Evaluating the Role of ICS in Situations of Terrorist Attacks
With the emerging trends of global terrorism, ICS continues to hold a central role in dealing with the aftermath. In this case, the role of ICS is to coordinate response activities towards saving lives of the victims, apprehending the perpetrators and establishing mechanisms to prevent future terror attacks. Due to the nature of the activity, strong elements of command, control and regulation are well applied through ICS. Meanwhile terrorism is a security issue, security apparatus across the country occupy a central locus in responding to disasters of this nature. According to Prasad (2009), one of the advantages of ICS after a terrorist attack is that it leads to minimal duplication of efforts. In such situation, the incident commander exercise control over the entire system of response. Since ICS is an internationally accepted tool of management and disaster response, it can be applied in instances of both domestic and international terrorism.
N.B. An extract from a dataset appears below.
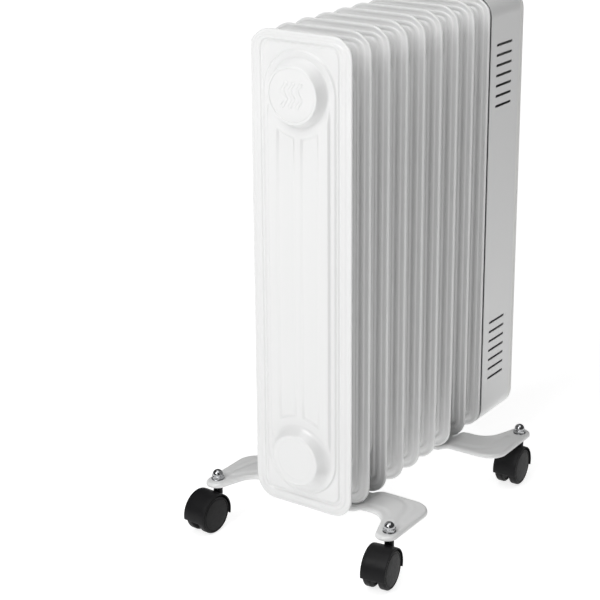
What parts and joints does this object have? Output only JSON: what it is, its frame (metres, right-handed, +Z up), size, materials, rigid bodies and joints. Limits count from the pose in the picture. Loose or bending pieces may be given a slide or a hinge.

There is no doubt that ICS plays a central role in response to disasters worldwide. It was established out of the need to coordinate different players to achieve a common purpose. Years after its inceptions, ICS has been reviewed in a bid to establish its gains and failures. To effectively evaluate ICS, the paper explored different themes under four subtopics. Evaluation of several themes in the first article led to the view by Buck, Trainor and Aguirre (2006) that ICS should be placed in the contexts of the area of the disaster. Secondly, even though ICS led to major strides in California, there should be ramifications in terms of standardization. The third article addressed, among other issues, aspects of resource limitations to the achievement of ICS goals. Lastly, all articles and topics were related to the context of a terrorist attack as an incident. In the final analysis, it could be said that ICS has not managed to solve problems of management, command, control and regulation across the country. Moreover, its role cannot be downplayed. It continues to be a leading global tool for disaster response, command and control. Moreover, implementation must be well structured.